Born from a collaborative choir launched on TikTok, the campaign transforms public participation into a movement: lend one’s voice, amplify the message, and support, alongside UNICEF, Afghan women who have been silenced, while calling for the recognition of gender apartheid as a crime against humanity.
Furthermore, it expands the idea of authorship as it invites people to lend their voices to those who have been silenced. It is both symbolic and functional: participation becomes amplification, and amplification becomes resistance.
Sometimes the most powerful creative move is interruption.
The City of Paris campaign that reworks the French national motto (LIBERTÉ, EGALITÉ, FRATERNITÉ) exposes how ideals like “liberty, equality, fraternity” often come with unspoken conditions — particularly for women. By hacking a familiar phrase, the work forces a second reading of what is often taken for granted.

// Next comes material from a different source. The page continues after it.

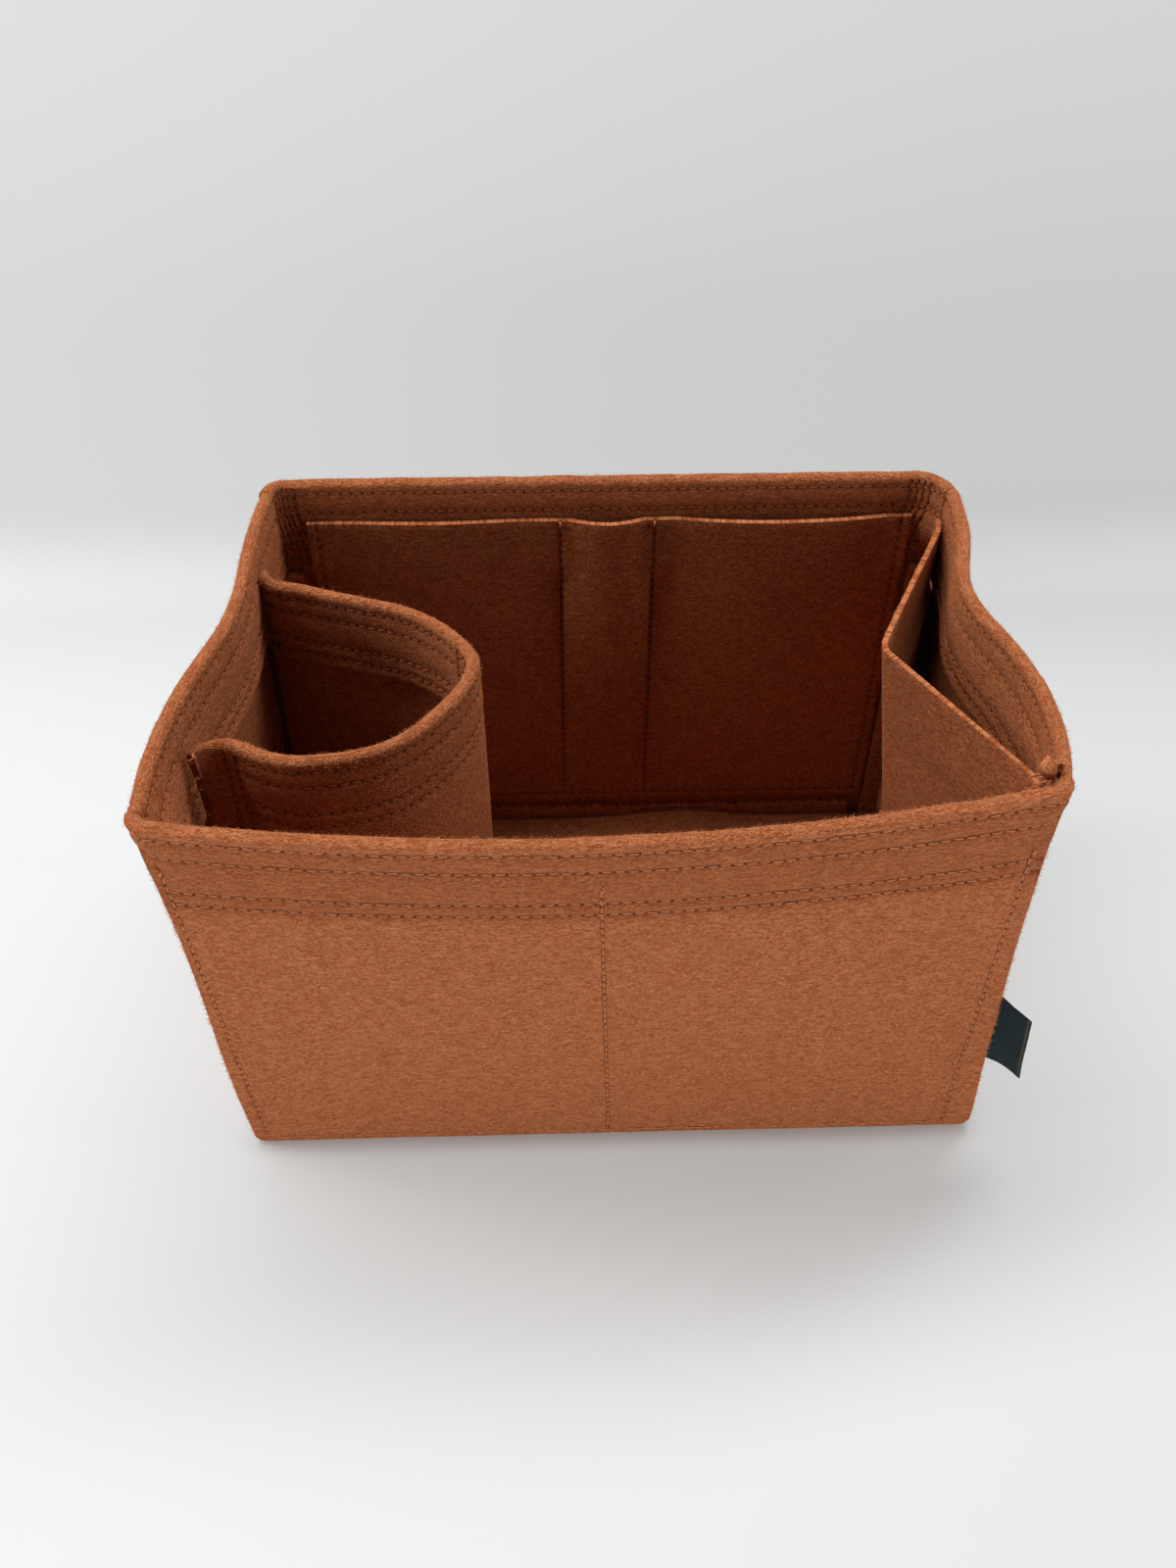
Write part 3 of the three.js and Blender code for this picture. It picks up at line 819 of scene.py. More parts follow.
BACK_POCKET_ROWS = (BACK_POCKET_CUT[0] + BACK_MARGIN, BACK_POCKET_CUT[1] - BACK_MARGIN)
BACK_POCKET_RISE = (BACK_POCKET_LOW + 3.5, BACK_POCKET_HIGH - 1)
BACK_POCKET_SEAMS = [
    *[Seam(x, *BACK_POCKET_RISE, up=True, deep=1.6) for x in BACK_DIVIDERS],
    *[Seam(x, *BACK_POCKET_RISE, up=True) for x in BACK_POCKET_ROWS],
    Seam(BACK_POCKET_RISE[0], *BACK_POCKET_ROWS),
]

FRONT_POCKET_LOW, FRONT_POCKET_HIGH = heights("front_pocket_panel")
FRONT_POCKET_INSET = FELT + 1
FRONT_POCKET_HALF = LENGTH / 2 - FRONT_POCKET_INSET
FRONT_DIVIDER = -4
FLANGE_EASE = 8
PARED = FELT * 1.1


def front_pocket_place(s, t):
    """Visible face of the front pocket. Its cut runs from right to left."""
    flat_x = -s
    side = math.copysign(1, flat_x)
    edge = abs(end_face(side, -DEPTH / 2, t)) - FRONT_POCKET_INSET
    x = flat_x / FRONT_POCKET_HALF * edge
    over = clamp((abs(s) - FRONT_POCKET_HALF + CORNER_FLANGE + FLANGE_EASE) / FLANGE_EASE)
    lines = (-FRONT_POCKET_HALF, FRONT_DIVIDER, FRONT_POCKET_HALF)
    gape = bay_gape(flat_x, t, lines, (FRONT_GAPE, FRONT_GAPE), BASE_FLANGE + SEAM_GAP, FRONT_POCKET_HIGH)
    pushed = FELT * hem_share(t) + (PARED + SEAM_GAP) * over
    return Vector((x, inside_front(x, t, FELT + SEAM_GAP + max(pushed, gape) + RAW_FELT), t))


FRONT_POCKET_SEAMS = [
    Seam(s, 6, FRONT_POCKET_HIGH - 1, up=True)
    for s in (-FRONT_DIVIDER, -FRONT_POCKET_HALF + 3, FRONT_POCKET_HALF - 6)
]


# Bottle holder
HOLDER_LOW, HOLDER_TOP = heights("bottle_holder")
HOLDER_REACH = 92
HOLDER_SPAN = 109
HOLDER_NEAR = -59
HOLDER_SEAT = 1.5
HOLDER_FACING = 33
HOLDER_ROWS = (5, 11.5, 24, 30)
HOLDER_FLANGE = 5
HOLDER_FREE = 0.125
HOLDER_STAND_OFF = 0.5
HOLDER_STAND_OFF_RUN = (3, 15)
HOLDER_FAR_SINK = 0.9
HOLDER_FAR_SINK_RUN = (15, 5)
HOLDER_PINCH = 0.4
HOLDER_PINCH_RUN = 15
HOLDER_TACKS = (12, 16)
HOLDER_APEX_ROWS = (128, 133, 139)
HOLDER_OUTLINE = (
    (0, 0.03), (0, 0.055), (0.1, 0.075), (0.25, 0.012), (0.43, -0.01), (0.7, 0.055), (0.9, 0.24),
    (1, 0.46), (0.92, 0.62), (0.72, 0.775), (0.39, 0.885), (0.12, 0.965), (0, 1), (0, 1.03),
)


def curve_through(points, count):
    """Evenly spaced points on a smooth curve through the given ones."""
    fine = []
    padded = [points[0], *points, points[-1]]
    for p0, p1, p2, p3 in zip(padded, padded[1:], padded[2:], padded[3:]):
        for i in range(20):
            u = i / 20
            fine.append(
                ((2 * p1) + (p2 - p0) * u + (2 * p0 - 5 * p1 + 4 * p2 - p3) * u**2
                 + (3 * p1 - p0 - 3 * p2 + p3) * u**3) / 2
            )
    fine.append(points[-1])
    lengths = [0]
    for a, b in zip(fine, fine[1:]):
        lengths.append(lengths[-1] + (b - a).length)
    even = []
    for i in range(count + 1):
        want = lengths[-1] * i / count
        k = min(bisect.bisect(lengths, want), len(fine) - 1)
        gap = max(lengths[k] - lengths[k - 1], 1e-9)
        even.append(fine[k - 1].lerp(fine[k], (want - lengths[k - 1]) / gap))
    return even, lengths[-1]


HOLDER_RUN, HOLDER_CUT_LENGTH = curve_through(
    [Vector((out * HOLDER_REACH, along * HOLDER_SPAN)) for out, along in HOLDER_OUTLINE], 200
)
HOLDER_CUT = (0, HOLDER_CUT_LENGTH)


def on_run(points, share):
    place = clamp(share) * (len(points) - 1)
    i = min(int(place), len(points) - 2)
    return points[i].lerp(points[i + 1], place - i)


def holder_path(s, z):
    spot = on_run(HOLDER_RUN, s / HOLDER_CUT_LENGTH)
    out = max(spot.x, 0)
    y = HOLDER_NEAR + spot.y
    wall_x = inside_end(-1, y, z, wall_stack(z) + PARED)
    wall_x += HOLDER_STAND_OFF * (1 - smooth(s, *HOLDER_STAND_OFF_RUN))
    wall_x -= HOLDER_FAR_SINK * smooth(s, *[HOLDER_CUT_LENGTH - run for run in HOLDER_FAR_SINK_RUN])
    seat_x = -LENGTH / 2 + FELT + HOLDER_SEAT
    free = clamp(out / HOLDER_REACH / HOLDER_FREE)
    return Vector((lerp(wall_x, seat_x, free) + out, y))


def holder_pinch(s):
    """The near raw end is squeezed thin by its tacks."""
    return lerp(HOLDER_PINCH, 1, smooth(s, 0, HOLDER_PINCH_RUN))


def holder_place(s, t):
    z, inset = fold_over(t, HOLDER_TOP)
    return along_path(holder_path, clamp(s, 0.6, HOLDER_CUT_LENGTH - 0.6), z, inset * holder_pinch(s))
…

Ultimately, it is a reminder that systems do not always need to be redesigned from scratch; sometimes, they simply need to be revealed.
For many SMEs, growth is not a straight line; it is a negotiation with infrastructure.
FedEx and Saatchi & Saatchi India’s campaign presents logistics not as background machinery, but as the condition that makes global ambition possible. Shipping, access, and movement become part of the creative narrative itself.
In doing so, the work shifts logistics from utility to enabler — quietly underscoring how creativity often depends on invisible systems until they fail.
In the middle of rising temperatures and overworked systems, GIGIL and Factory 01 lean into humor and relief with CoCo Milk Tea’s summer film. The idea is simple and instantly relatable: even air conditioners need a break.
Set against the unforgiving and scorching heat of summer, the campaign turns something as simple as cooling down into a light, playful narrative, acknowledging exhaustion (even of machines) while offering a refreshing pause.